1. From a security and immigration perspective it is important to have a system that can deliver on its "basic commitments." The Commission notes that "an immigration system not able to deliver on it basic commitments" was one of the "two systematic weaknesses" that "came together in our border system's inability to contribute to an effective defense against the 9/11 attacks." As Congress looks to implement the Commission's recommendations, it must include provisions that will enable the federal agencies in charge of immigration to deliver on basic commitments such as: sufficient funding for adjudications and border security initiatives, adequate training of all officials charged with carrying out U.S. immigration law, sufficient staffing to carry out initiatives, sufficient funding for needed technologies, and rigorous civil liberties, due process, and privacy protections.

2. To most effectively enhance security, the U.S. must strengthen its intelligence capacity and create a multi-layered border with several tiers of protection. The Commission report repeatedly underscores that enhancing our intelligence capacity is essential if we are to make this nation safer, as is the development of layers of protection that keep targeted people from entering the U.S. Such measures are more effective and easier to implement than are measures that focus on persons after they enter the U.S. To implement such a layered border, Congress and the Administration must, among other actions, direct more money to our consulates, ensure the accuracy of watchlists and create a process that allows the deletion of names that do not belong on such lists, mandate adequate and consistent training for all involved in the implementation of immigration law, and ensure that ports-of-entry receive sufficient funding and are adequately staffed with well-trained officers with access to accurate, functioning, and interoperable databases.

Another critical component of well functioning borders and ports-of-entry is access to counsel. Such access will not only facilitate the flow of people, but also further important goals the Commission articulates while ensuring that the government's broad powers to admit or bar noncitizens from entry are not used improperly or arbitrarily.

3. Our nation needs an immigration system that shrinks the haystack by facilitating the entry of "trusted travelers" so we can better focus our resources on those who mean to do us harm. The 9/11 Commission recognizes the importance of facilitating travel so that resources can be focused on those who mean to do us harm. The Commission urges that the "programs to speed known travelers" be made a "higher priority, permitting inspectors to focus on greater risks." In addition, because the U.S. cannot shrink the haystack, enhance our security, and secure our borders without reforming our immigration laws, Congress and the Administration also must support reforms that would legalize the status of those currently living and working in the U.S., address the long backlogs in family-based immigration, and create worker programs that allow people to enter and leave the U.S. lawfully (and include labor protections, portability, allow participants to bring their close family members, and offer the possibility of adjustment if the worker would not displace a U.S. worker).
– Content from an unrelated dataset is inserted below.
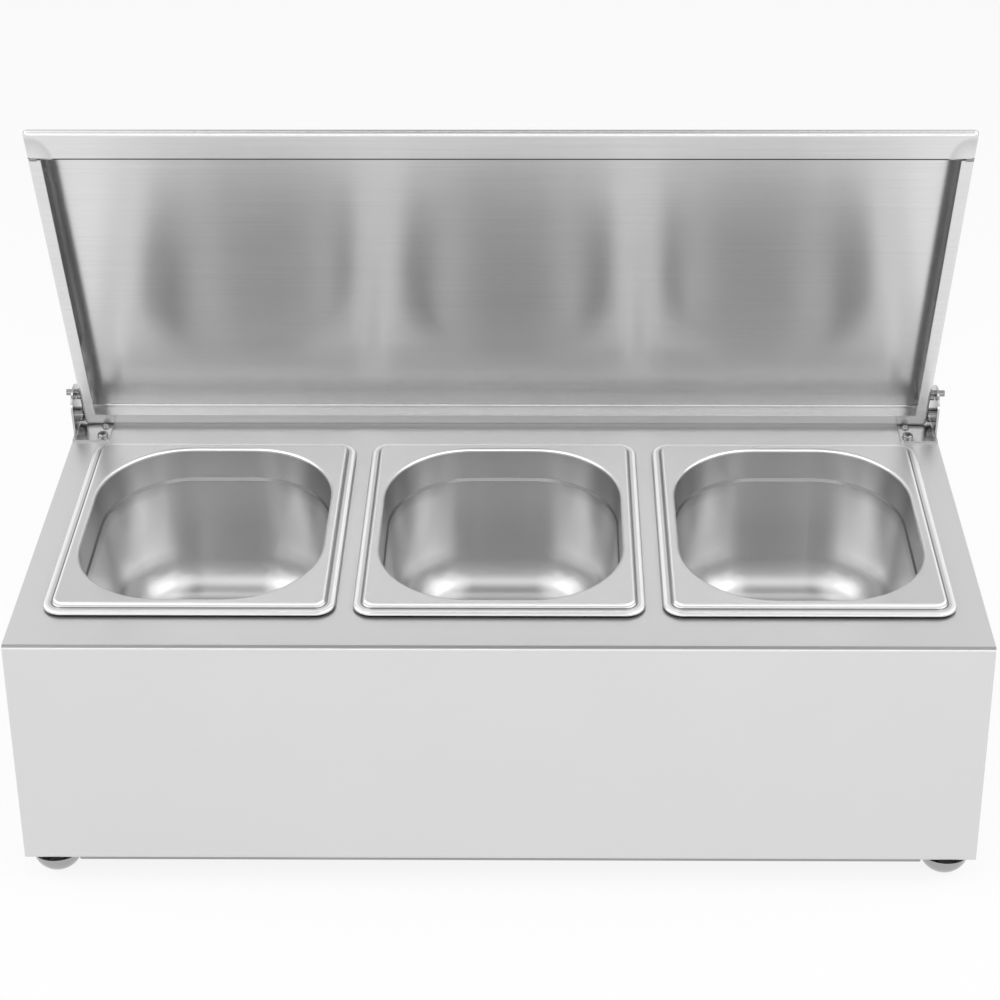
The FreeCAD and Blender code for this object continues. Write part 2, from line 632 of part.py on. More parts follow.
def sideways_rivet(name, y, z):
    """A rivet through the right side wall and its plate, head inward, in the closed lid's measures."""
    rivet = button(name, "rivet_head_radius", "rivet_head_height", "rivet_head_height * 0.8",
                   "rivet_radius", "plate_sheet + lid_sheet")
    rivet.Placement = FreeCAD.Placement(FreeCAD.Vector(), FreeCAD.Rotation(FreeCAD.Vector(0, 1, 0), -90))
    return stand(rivet, f"{plate_outside} - plate_sheet", y, z)


rivets = [sideways_rivet(f"rivet_{name}", *spot) for (name, _), spot in zip(LID_RIVETS, lid_rivet_spots())]
right_rivets = keep("lid_rivets_right", on_lid(group("lid_rivets_right", rivets)))
keep("lid_rivets_left", mirror("lid_rivets_left", right_rivets))

# Stop stud: stands out of the lid's side wall and meets the bracket's stop pin when the lid is open

stud = crosswise(make("Part::Cylinder", "stop_stud_round", Radius="stop_stud_radius",
                      Height=f"plate_sheet + lid_sheet + {EAR_INSIDE} - {LID_SIDE} - stop_end",
                      Placement__Base__x=f"{plate_outside} - plate_sheet", Placement__Base__y="-stop_climb",
                      Placement__Base__z="stop_back - pivot_over_lips"))
right_stud = keep("lid_stop_stud_right", on_lid(group("lid_stop_stud_right", [stud])))
keep("lid_stop_stud_left", mirror("lid_stop_stud_left", right_stud))

# Hinge brackets: a foot screwed to the deck and an ear along its edge

bracket = body("bracket_fold")
ear = [("ear_start", "0"), ("ear_start + ear_width", "0"), ("ear_start + ear_width", "ear_height"),
       ("ear_start", "ear_height")]
ear_side = outline(bracket, "ear_side", "YZ", ear, EAR_INSIDE)
feature(bracket, "Pad", ear_side, "bracket_sheet")
round_edges(bracket, "ear_round", "ear_corner", lambda e: along(e, 0) and middle(e).z > number("ear_height / 2"))
foot_inside = "body_width / 2 - flange_width"
foot_plan = [(foot_inside, "flange_start"), ("body_width / 2", "flange_start"),
             ("body_width / 2", "flange_end"), (foot_inside, "flange_end")]
feature(bracket, "Pad", outline(bracket, "flange_plan", "XY", foot_plan), "bracket_sheet")
inner = lambda e: along(e, 2) and middle(e).x < number(f"{foot_inside} + bracket_sheet")
round_edges(bracket, "flange_corners", "flange_corner", inner)
at_fold = lambda e: along(e, 1) and level(e, "bracket_sheet") and abs(middle(e).x - number(EAR_INSIDE)) < 1e-3
round_edges(bracket, "bracket_bend_inside", "bracket_bend", at_fold)
pivot_hole = circles(bracket, "pivot_hole", "YZ", [("pivot_run", "pivot_rise")], "pivot_radius")
feature(bracket, "Pocket", pivot_hole)
turn = "lid_angle"
stop_gap_all = "(stop_radius + stop_stud_radius + stop_gap)"
stop_y = "(-stop_climb)"
stop_z = "(stop_back - pivot_over_lips)"
stud_run = f"(pivot_run + {stop_y} * cos({turn}) + {stop_z} * sin({turn}))"
stud_rise = f"(pivot_rise - {stop_y} * sin({turn}) + {stop_z} * cos({turn}))"
pin_run = f"({stud_run} + {stop_gap_all} * sin({turn}))"
pin_rise = f"({stud_rise} + {stop_gap_all} * cos({turn}))"
feature(bracket, "Pocket", circles(bracket, "stop_hole", "YZ", [(pin_run, pin_rise)], "stop_radius"))
holes = [("body_width / 2 - flange_width + bracket_screw_in", run) for run in ("front_screw_run", "rear_screw_run")]
feature(bracket, "Pocket", circles(bracket, "screw_holes", "XY", holes, "screw_radius"))
on_deck(bracket)
right_bracket = keep("hinge_bracket_right", bracket)
keep("hinge_bracket_left", mirror("hinge_bracket_left", right_bracket))

# Stop pins, pivot pins and their washers, all carried by the ears

pin = crosswise(make("Part::Cylinder", "stop_pin_round", Radius="stop_radius",
                     Height=f"body_width / 2 + stop_out - {LID_SIDE} - stop_end",
                     Placement__Base__x=f"{LID_SIDE} + stop_end", Placement__Base__y=pin_run,
                     Placement__Base__z=pin_rise))
right_pin = keep("stop_pin_right", on_deck(group("stop_pin_right", [pin])))
keep("stop_pin_left", mirror("stop_pin_left", right_pin))

pivot = button("pivot_pin_round", "pivot_head_radius", "pivot_head_height", "head_edge", "pivot_radius",
               f"body_width / 2 - {plate_outside} + plate_sheet + plate_gap")
pivot.Placement = FreeCAD.Placement(FreeCAD.Vector(), FreeCAD.Rotation(FreeCAD.Vector(0, 1, 0), -90))
stand(pivot, f"{plate_outside} - plate_sheet - plate_gap", "pivot_run", "pivot_rise")
right_pivot = keep("pivot_pin_right", on_deck(group("pivot_pin_right", [pivot])))
keep("pivot_pin_left", mirror("pivot_pin_left", right_pivot))

washer_thick = f"({EAR_INSIDE} - {LID_SIDE} - washer_gap)"
disc = make("Part::Cylinder", "washer_disc", Radius="washer_radius", Height=washer_thick)
bore = make("Part::Cylinder", "washer_bore", Radius="pivot_radius", Height=f"{washer_thick} + 2 * overrun",
            Placement__Base__z="-overrun")
ring = crosswise(cut("washer_ring", disc, bore))
stand(ring, f"{LID_SIDE} + washer_gap", "pivot_run", "pivot_rise")
right_washer = keep("pivot_spacer_right", on_deck(group("pivot_spacer_right", [ring])))
keep("pivot_spacer_left", mirror("pivot_spacer_left", right_washer))

# Bracket screws with their nuts under the deck

screws, nuts = [], []
for i, (x, run) in enumerate(deck_screw_spots(), start=1):
    head = "screw_head" if run == "front_screw_run" else "low_head"
    screw = button(f"bracket_screw_{i}", head + "_radius", head + "_height", "head_edge",
                   "screw_radius", "screw_length")
    screws.append(stand(screw, x, run, "bracket_sheet"))
    nut = hex_nut(f"bracket_nut_{i}", "bracket_nut_across", "bracket_nut_height", "screw_radius")
    nuts.append(stand(nut, x, run, "-body_sheet - bracket_nut_height"))
keep("bracket_screws", on_deck(group("bracket_screws", screws)))
keep("bracket_nuts", on_deck(group("bracket_nuts", nuts)))

# Checks, then one file for each node

doc.recompute()
for item in doc.Objects:
    faults = [state for state in item.State if state in ("Invalid", "Error")]
    if faults:
        raise RuntimeError(f"{item.Label} is {faults[0]}")
for item in NODES:
    if item.Shape.isNull() or not item.Shape.isValid() or not item.Shape.Solids:
        raise RuntimeError(f"{item.Label} has no sound shape")
os.makedirs("parts", exist_ok=True)
for item in NODES:
    item.Shape.exportStep(f"parts/{item.Label}.step")
    box = item.Shape.BoundBox
    print(f"{item.Label}: {len(item.Shape.Solids)} solid(s), {box.XLength:.1f} x {box.YLength:.1f} x {box.ZLength:.1f}")
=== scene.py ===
# %% [markdown]
# # A stainless steel condiment holder
# Three drawn pans hang in the sloping deck of a folded housing, and a shallow tray of a lid stands open
# behind them. The measured model comes in first as a fixed frame. Every piece that is made here lies
# in the same metres, so nothing has to be fitted afterwards.

# %% Load the measured model
import json
import math
import bpy
from mathutils import Matrix, Vector


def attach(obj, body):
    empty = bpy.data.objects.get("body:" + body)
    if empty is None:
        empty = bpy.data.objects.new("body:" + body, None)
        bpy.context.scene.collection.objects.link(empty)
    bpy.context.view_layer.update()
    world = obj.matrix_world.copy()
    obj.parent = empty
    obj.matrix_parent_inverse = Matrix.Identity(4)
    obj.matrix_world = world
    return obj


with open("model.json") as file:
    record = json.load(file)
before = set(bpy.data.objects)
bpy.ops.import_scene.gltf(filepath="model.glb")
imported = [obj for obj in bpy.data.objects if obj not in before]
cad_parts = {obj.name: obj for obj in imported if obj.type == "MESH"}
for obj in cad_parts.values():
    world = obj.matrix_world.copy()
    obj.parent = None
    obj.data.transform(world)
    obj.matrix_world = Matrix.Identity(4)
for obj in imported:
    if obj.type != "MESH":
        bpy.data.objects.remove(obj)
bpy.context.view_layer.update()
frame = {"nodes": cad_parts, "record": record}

# %% [markdown]
# ## Measures
# The housing is a wedge, so most places are easiest to give on its deck: across, up along the slope
# from the front edge, and square to the sheet. The open lid has a slope of its own, and its places are
# given from its pivot line. Two functions turn such places into metres.

# %% Places on the deck
MM = 0.001
SLOPE = math.radians(9.8)
DECK_LENGTH = 250 * MM
HALF_DEPTH = DECK_LENGTH * math.cos(SLOPE) / 2
FOOT_HEIGHT, FRONT_HEIGHT = 14.5, 135.4
FRONT_TOP = (FOOT_HEIGHT + FRONT_HEIGHT) * MM


def on_deck(x, run, rise):
    """Metres across, along the slope and square to the deck, as a point of the model."""
    return Vector((x, run * math.cos(SLOPE) - rise * math.sin(SLOPE) - HALF_DEPTH,
                   FRONT_TOP + run * math.sin(SLOPE) + rise * math.cos(SLOPE)))


print("rear edge of the deck at", [round(v, 4) for v in on_deck(0, DECK_LENGTH, 0)])

# %% Places on the open lid
LID_OPENING = math.radians(77)
LID_TURN = SLOPE - LID_OPENING
PIVOT = on_deck(0, 229.1 * MM, 7.5 * MM)


def on_lid(x, along, up):
    """A place on the open lid, measured on the shut lid from its pivot line: back and up from it."""
    return PIVOT + Vector((x, along * math.cos(LID_TURN) - up * math.sin(LID_TURN),
                           along * math.sin(LID_TURN) + up * math.cos(LID_TURN)))


print("pivot line at", [round(v, 4) for v in PIVOT])

# %% [markdown]
# ## Camera
# The photograph was taken from a little above with a long lens. Its place and turn were worked out from
# the straight edges of the housing, the deck and the lid, so the picture's lines fall on the real ones.

# %% Camera
SENSOR_WIDTH, FRAME_PIXELS, FOCAL_PIXELS, SHIFT = 36, 1000, 2125.81, -0.02803
TURN, TILT, ROLL = 0.0093, 0.4167, -0.0020
RIGHT, BACK, UP = 25.90 * MM, -1015.67 * MM, 536.56 * MM  # from the middle of the deck's front edge
camera = bpy.data.objects.new("camera", bpy.data.cameras.new("camera"))
bpy.context.scene.collection.objects.link(camera)
camera.data.sensor_width = SENSOR_WIDTH
camera.data.lens = FOCAL_PIXELS / FRAME_PIXELS * SENSOR_WIDTH
camera.data.shift_x = SHIFT
camera.data.clip_start, camera.data.clip_end = 0.05, 60
turn = Matrix.Rotation(TURN, 4, "Z") @ Matrix.Rotation(math.pi / 2 - TILT, 4, "X")
turn = turn @ Matrix.Rotation(ROLL, 4, "Z")
stand = Vector((RIGHT, BACK - HALF_DEPTH, UP + FRONT_TOP))
camera.matrix_world = Matrix.Translation(stand) @ turn
bpy.context.scene.camera = camera
print("camera at", [round(v, 3) for v in stand])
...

4. Effective security measures must include rigorous civil liberties, due process, and privacy protections. In this context, Congress must not erode judicial review. Immigration-related measures must reflect our nation's binding commitment to protect civil liberties, due process, and individual privacy. The Commission recognizes the need to reconcile "security with liberty, since the success of one helps protect the other." The Commission acknowledges the difficult challenge involved in preserving an acceptable balance between security and civil liberties but emphasizes in no uncertain terms the critical importance in vigilantly striving to get it right. As the Commission points out, a fundamental ground rule for that perpetual balancing effort is to place the burden of proof on the executive for retaining governmental power. The executive must demonstrate "(a) that the power actually materially enhances security and (b) that there is adequate supervision of the executive's use of the powers to ensure protection of civil liberties."
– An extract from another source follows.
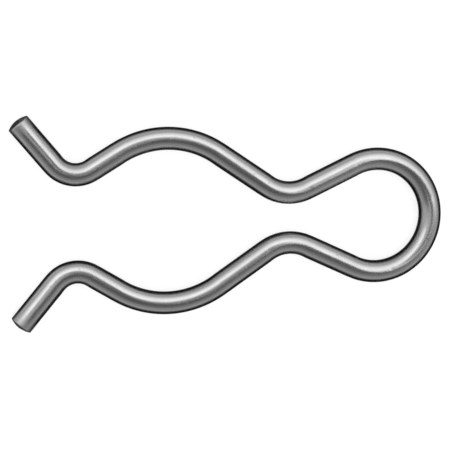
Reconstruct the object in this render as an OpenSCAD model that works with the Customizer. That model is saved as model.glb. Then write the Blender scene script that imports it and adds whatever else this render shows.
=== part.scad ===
// Spring clip for a shaft: one length of round steel wire, bent flat.
//
// The wire runs from one tip, along a waved leg, round the closed loop and
// back along a leg that mirrors the first. The two bulges of the legs form the
// eye that holds the shaft, the throat and the mouth keep the shaft in it, and
// the flared tips let it in.
//
// The clip lies in the XY plane, with the loop towards +X and the tips towards
// -X. The origin is the middle of the eye, on the shaft's axis, at half of the
// wire's thickness. Sizes are in millimetres and angles in degrees.

/* [Wire] */
// Diameter of the round wire
wire_d = 3.2; // [2:0.1:4.2]
// How much thinner the wire is in a bend, where forming has stretched it
bend_thinning = 0.02; // [0.01:0.01:0.06]

/* [Eye] */
// Diameter of the shaft that the eye holds
shaft_d = 19; // [15:0.5:25]
// Play between the shaft and the two legs together
shaft_play = 0.4; // [0:0.1:1.5]
// Radius of the inside of each leg's bulge
eye_inner_r = 11.3; // [8:0.1:16]

/* [Throat] */
// Clear gap where the legs come closest
throat_gap = 3.8; // [1:0.1:8]
// Radius of the inside of the throat bend
throat_inner_r = 4.3; // [2:0.1:8]
// Straight wire between the eye and the throat bend
throat_straight = 8.3; // [2:0.1:16]

/* [Loop] */
// Inner diameter of the round loop that closes the clip
loop_inner_d = 12.7; // [10:0.1:20]
// Straight wire between the throat bend and the loop
loop_straight = 7.5; // [2:0.1:16]

/* [Mouth] */
// Clear gap that the shaft is pushed in through
mouth_gap = 10; // [5:0.1:13]
// Radius of the inside of the mouth bend
mouth_inner_r = 2.3; // [1:0.1:5]
// Straight wire between the eye and the mouth bend
mouth_straight = 4.4; // [1:0.1:10]

/* [Tips] */
// Angle between a flared tip and the clip's long axis
tip_flare = 50; // [20:1:75]
// Straight wire from the mouth bend to the rim of the tip's end
tip_straight = 7.4; // [2:0.1:14]
// Height of the crown that cropping and tumbling leave on the end
tip_crown = 0.4; // [0.1:0.05:0.8]
// Radius of the tumbled edge round the end
tip_edge_r = 0.2; // [0.05:0.05:0.5]

/* [Hidden] */

// Facets of a full turn, and steps of each small arc at a tip
$fn = 96;
TIP_STEPS = 6;

WIRE_R = wire_d / 2;

// Sense in which the wire turns, on its way from the loop to the tip at +Y
LEFT = 1;
RIGHT = -1;

// Heading of the wire at the loop's far end, and along the clip's long axis
ACROSS = 90;
ALONG = 180;

// ---------------------------------------------------------------- centreline
// A turn is [centre, radius, sense], taken on the wire's centreline.

// Distance along X between two turns that bend opposite ways, when a straight
// of the given length joins them and their centres differ by rise along Y
function run(r1, r2, rise, straight) =
    sqrt(pow(r1 + r2, 2) + pow(straight, 2) - pow(rise, 2));

// Where on a turn the wire has the given heading
function on_turn(turn, heading) =
    turn[0] + turn[2] * turn[1] * [sin(heading), -cos(heading)];

// Heading of the straight that leaves one turn and joins the next. It is
// measured from the direction ALONG, so that it never jumps by a full turn.
function heading(turn, next) =
    let (step = next[0] - turn[0])
    ALONG - atan2(step[1], -step[0])
        + asin((turn[2] * turn[1] - next[2] * next[1]) / norm(step));

EYE_R = eye_inner_r + WIRE_R;
THROAT_R = throat_inner_r + WIRE_R;
LOOP_R = loop_inner_d / 2 + WIRE_R;
MOUTH_R = mouth_inner_r + WIRE_R;

// Distances of the turns' centres from the clip's long axis
EYE_Y = (shaft_d + shaft_play) / 2 - eye_inner_r;
THROAT_Y = throat_gap / 2 + wire_d + throat_inner_r;
MOUTH_Y = mouth_gap / 2 + wire_d + mouth_inner_r;

// Distances of the turns' centres from the shaft's axis
THROAT_X = run(EYE_R, THROAT_R, THROAT_Y - EYE_Y, throat_straight);
LOOP_X = THROAT_X + run(THROAT_R, LOOP_R, THROAT_Y, loop_straight);
MOUTH_X = -run(EYE_R, MOUTH_R, MOUTH_Y - EYE_Y, mouth_straight);

LOOP = [[LOOP_X, 0], LOOP_R, LEFT];
THROAT = [[THROAT_X, THROAT_Y], THROAT_R, RIGHT];
EYE = [[0, EYE_Y], EYE_R, LEFT];
MOUTH = [[MOUTH_X, MOUTH_Y], MOUTH_R, RIGHT];

// Headings of the leg's straights, in the order that the wire takes them
TO_THROAT = heading(LOOP, THROAT);
TO_EYE = heading(THROAT, EYE);
TO_MOUTH = heading(EYE, MOUTH);
TO_TIP = ALONG - tip_flare;

// ---------------------------------------------------------------------- wire

// One bend of the wire between two headings, revolved about the turn's centre.
// Each end runs a little way into the straight beside it, for as long as the
// curve still lies inside the straight's slightly thicker wire.
module bend(turn, from, to) {
    radius = turn[1];
    sense = turn[2];
    lap = sqrt(bend_thinning / radius) / 2 * 180 / PI;
    first = (sense == LEFT ? from : to) - sense * 90;
    translate(turn[0])
        rotate(first - lap)
            rotate_extrude(angle = sense * (to - from) + 2 * lap)
                translate([radius, 0])
                    circle(d = wire_d - bend_thinning);
}

// Straight wire between two points of the centreline
module straight(start, end) {
    step = end - start;
    translate(start)
        rotate(atan2(step[1], step[0]))
            rotate([0, 90, 0])
                cylinder(d = wire_d, h = norm(step));
}

// Points of an arc in the tip's half section, which has the wire's axis along Y
function tip_arc(centre, radius, from, to) =
    [for (i = [0:TIP_STEPS])
        let (a = from + (to - from) * i / TIP_STEPS)
        centre + radius * [cos(a), sin(a)]];

// The straight tip, turned about the wire's axis from its half section. The
// crown is part of a ball, and the edge is a small arc that meets it smoothly.
module tip(start, heading) {
    crown_r = (pow(WIRE_R, 2) + pow(tip_crown, 2)) / (2 * tip_crown);
    crown_y = tip_straight + tip_crown - crown_r;
    edge_x = WIRE_R - tip_edge_r;
    edge_y = crown_y + sqrt(pow(crown_r - tip_edge_r, 2) - pow(edge_x, 2));
    meet = atan2(edge_y - crown_y, edge_x);
    translate(start)
        rotate(heading)
            rotate([0, 90, 0])
                rotate_extrude()
                    polygon(concat(
                        [[0, 0], [WIRE_R, 0]],
                        tip_arc([edge_x, edge_y], tip_edge_r, 0, meet),
                        tip_arc([0, crown_y], crown_r, meet, 90)
                    ));
}

// The leg at +Y, from the loop to its tip
module leg() {
    straight(on_turn(LOOP, TO_THROAT), on_turn(THROAT, TO_THROAT));
    bend(THROAT, TO_THROAT, TO_EYE);
    straight(on_turn(THROAT, TO_EYE), on_turn(EYE, TO_EYE));
    bend(EYE, TO_EYE, TO_MOUTH);
    straight(on_turn(EYE, TO_MOUTH), on_turn(MOUTH, TO_MOUTH));
    bend(MOUTH, TO_MOUTH, TO_TIP);
    tip(on_turn(MOUTH, TO_TIP), TO_TIP);
}

// The whole clip, one unbroken piece of wire
module spring_clip() {
    color("silver")
        union() {
            bend(LOOP, 2 * ACROSS - TO_THROAT, TO_THROAT);
            leg();
            mirror([0, 1, 0])
                leg();
        }
}

spring_clip();
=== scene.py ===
"""A hitch pin clip: one length of round spring wire, bent flat and zinc plated.

The clip lies on a pale studio floor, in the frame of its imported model: loop
towards +X, tips towards -X, the middle of the eye at the origin. Sizes are in
metres, as multiples of MM where a maker would give millimetres.
"""
import math

import bpy
import numpy as np
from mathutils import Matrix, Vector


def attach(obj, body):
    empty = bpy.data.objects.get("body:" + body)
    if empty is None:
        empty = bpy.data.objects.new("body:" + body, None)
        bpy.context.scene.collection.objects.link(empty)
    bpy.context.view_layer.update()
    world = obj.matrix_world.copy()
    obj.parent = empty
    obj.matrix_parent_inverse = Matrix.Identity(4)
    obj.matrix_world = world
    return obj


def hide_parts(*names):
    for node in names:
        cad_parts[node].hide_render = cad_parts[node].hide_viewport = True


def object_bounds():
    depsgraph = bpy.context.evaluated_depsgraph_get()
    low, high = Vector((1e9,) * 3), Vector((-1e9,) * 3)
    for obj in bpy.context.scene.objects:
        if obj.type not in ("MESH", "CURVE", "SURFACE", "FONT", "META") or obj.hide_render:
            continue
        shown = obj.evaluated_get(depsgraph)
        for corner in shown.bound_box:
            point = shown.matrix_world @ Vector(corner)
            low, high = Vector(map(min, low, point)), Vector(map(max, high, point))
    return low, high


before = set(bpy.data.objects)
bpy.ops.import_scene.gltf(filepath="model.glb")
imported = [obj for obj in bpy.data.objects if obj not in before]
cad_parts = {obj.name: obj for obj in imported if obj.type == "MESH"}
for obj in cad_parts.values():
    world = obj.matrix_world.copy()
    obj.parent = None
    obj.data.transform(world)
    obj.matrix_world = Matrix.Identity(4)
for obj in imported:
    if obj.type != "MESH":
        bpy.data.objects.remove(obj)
cad_low, cad_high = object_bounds()

# ------------------------------------------------------------------ spring clip
# The whole clip is one piece of drawn spring steel wire. It is cropped to
# length, bent flat round forming pins into a loop and two waved legs, tumbled
# to take the burrs off its ends, and plated with bright zinc in a barrel.

MM = 0.001
WIRE_R = 1.6 * MM

# Clear gaps between the two legs
SHAFT_GAP = 19.4 * MM
THROAT_GAP = 3.8 * MM
MOUTH_GAP = 10 * MM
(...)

5. Measures designed to enhance our security must include provisions that mandate sufficient funding, an adequate number of well-trained officers, reasonable deadlines, accurate databases, technology that is up to the task, and Congressional oversight of implementation. Our history is riddled with laws that do not take these factors into account. Insufficient funding, impossible deadlines, inadequate training of an inadequate number of officers, and databases that are neither interoperable nor accurate will spell failure. Although reforms are overdue, they need to be carefully developed and implemented, and backed with sufficient resources to be successful. Rigorous planning, incorporation of stakeholder input and management controls typically associated with successful programs also are essential to the proper implementation of initiatives that address the issues the Commission raises.

6. Prioritization is a necessary component. Legislation seeking to implement the recommendations must reflect a clear, well-conceived process of prioritization. Congress must engage in rigorous risk-based and cost-benefit analysis to ensure that agencies are guided by clear priorities and are not overwhelmed by a flood of unachievable mandates.

7. The United States must remain a nation that welcomes people to its shores. Immigration is in our national interest, and a system that works is essential to our national and economic security. Our immigration system needs to reflect the importance of reuniting families, fulfilling the needs of American business, maintaining America's economic security (which contributes to our nation's well-being and national security), protecting refugees and asylees to meet our moral and international obligations and, as the Commission underscores, helping to enhance our security. The U.S. is a nation of immigrants and immigration remains central to who we are and helps to explain our success as a people and a country.